シャビ・バルサにおいてヤマルの役割は重要だ。シャビ監督は昨季途中から偽WGを試すようになった。左WGにガビやペドリ・ゴンサレスを配置し、中盤で数的優位をつくれるようにした。
その時、逆サイドのウィンガーには突破力が必要になる。左サイドを「創造」だとすれば、右サイドは「破壊」だ。そこで、ヤマルの1対1の強さが重宝されるのである
■デンベレの移籍
またヤマルがバルセロナで存在感を増しているのには、もうひとつ理由がある。ウスマン・デンベレの退団だ。今夏、移籍金5000万ユーロ(約80億円)のオファーがパリ・サンジェルマンから届き、デンベレの移籍が決定した。
デンベレは2017年夏に移籍金固定額1億500万ユーロ(約160億円)でボルシア・ドルトムントからバルセロナに移籍した。バルセロナでは、度重なる負傷に苦しめられた。だがロナルド・クーマン前監督、シャビ監督からの信頼を得て、蘇った。
とりわけ、シャビ監督からの信頼は厚かった。シャビ政権で、デンベレは公式戦66試合に出場して10得点22アシストをマーク。2027年夏までの契約延長をデンベレに準備していたバルセロナだが、それにサインをする前に、デンベレがPSG移籍に傾いた。
かくして、デンベレは花の都へと去った。そして、その移籍でチャンスを得たのが、ヤマルである。

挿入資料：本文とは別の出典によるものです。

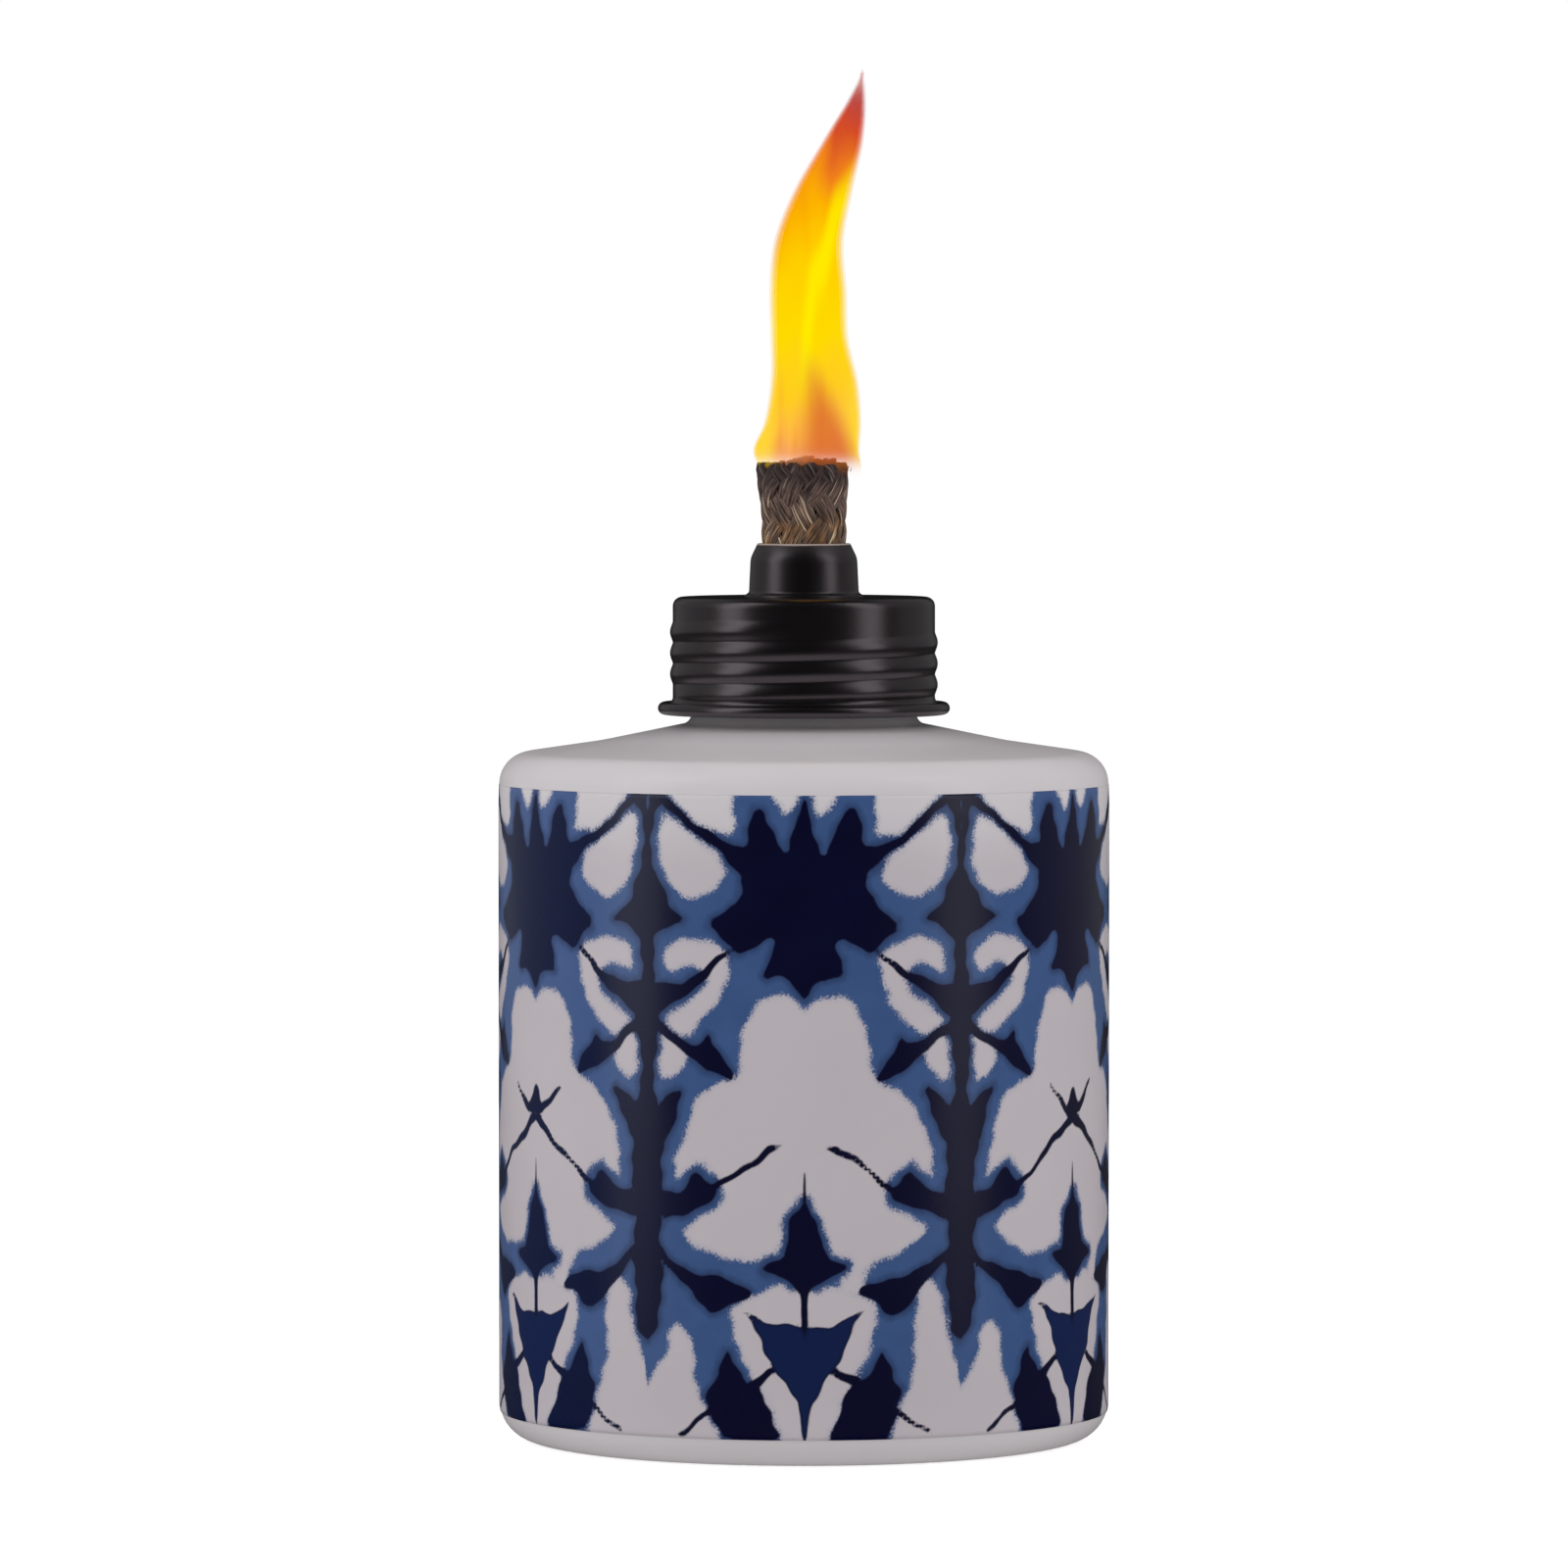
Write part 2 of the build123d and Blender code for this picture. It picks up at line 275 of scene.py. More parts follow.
CUP = [
    (-1, 21.0), (5.2, 21.3), (9.8, 23.9), (7.2, 20.8), (5.8, 17.6), (4.3, 14.6), (2.4, 11.9), (0.8, 9.2),
    (0.3, 4), (-1, 4),
]
CUP_HANDLE = [(3.9, 15.4), (8.8, 12.9), (8.2, 11.6), (3.9, 14.2)]
FOOT_BLOT = [
    (11.3, 17.6), (12.3, 15.7), (13.2, 13.2), (14.7, 11.2), (14.0, 8.6), (12.9, 6.2), (11.7, 4), (3.1, 4),
    (4.6, 7.4), (6.9, 12.3), (8.8, 12.8), (10.3, 15.4),
]
FOOT_THREAD = [(13.8, 9.2), (16.6, 7.0), (19.6, 4.9), (19.2, 4.4), (16.2, 6.3), (13.4, 8.2)]
ROOF_THREAD = [
    (8.0, 91.2), (11.8, 91.9), (15.2, 93.9), (18.4, 96.4), (21.2, 98.9), (22.6, 98.0), (19.4, 95.8),
    (16.0, 93.0), (12.6, 90.6), (10.4, 88.4), (8.4, 87),
]
GABLE = [(-1, 50.6), (2.1, 50.7), (1.5, 52.6), (0.4, 54.9), (-1, 54.9)]
GABLE_THREAD = [(1.2, 51.6), (6.4, 55.6), (6.8, 55.2), (3.2, 51.9), (1.8, 50.4)]

# Millimetres from the spine's fold, and height above the foot.
SPINE = [
    (-1, 99.2), (3.1, 99.2), (2.2, 97.9), (1.1, 96.4), (0.8, 92), (0.9, 87.2), (2.5, 85.4), (3.0, 83.4),
    (4.2, 82.0), (6.3, 80.7), (4.4, 79.9), (2.4, 78.9), (1.0, 77.4), (0.8, 73.6), (1.2, 71.0), (2.2, 69.6),
    (2.1, 66.2), (1.5, 63.8), (1.2, 60.0), (1.3, 54.2), (2.4, 50.6), (2.9, 47.6), (2.4, 43.0),
    (2.4, 38.6), (2.3, 34.0), (2.3, 29.6), (2.2, 22.6), (1.6, 20.2), (0, 18.2), (-1, 18.4),
]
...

「意識することなく、大胆に動ける。新しい世代の特徴だ。トレーニングで、ヤマルは素晴らしいプレーをしていた」
「ヤマルは時代を築くような選手になるかもしれない。しかし、落ち着かなければいけない」
「私の期待は大きい。彼は、監督の気まぐれで、スタメンを張っているわけではない。彼のピッチ上での判断は、ほとんど完璧に近い。本当に素晴らしく、インテリジェントだ。長く、バルサでプレーし続けてほしい」
これはシャビ監督の言葉だ。
スペイン代表でも、先のジョージア戦で見せたように、ヤマルは大胆なプレーを続けていた。
ヤマルには臆するところがない。それは若さゆえ、だと言い換えることもできる。しかし、それこそが、いま、バルサに、スペイン代表に、必要なものだ。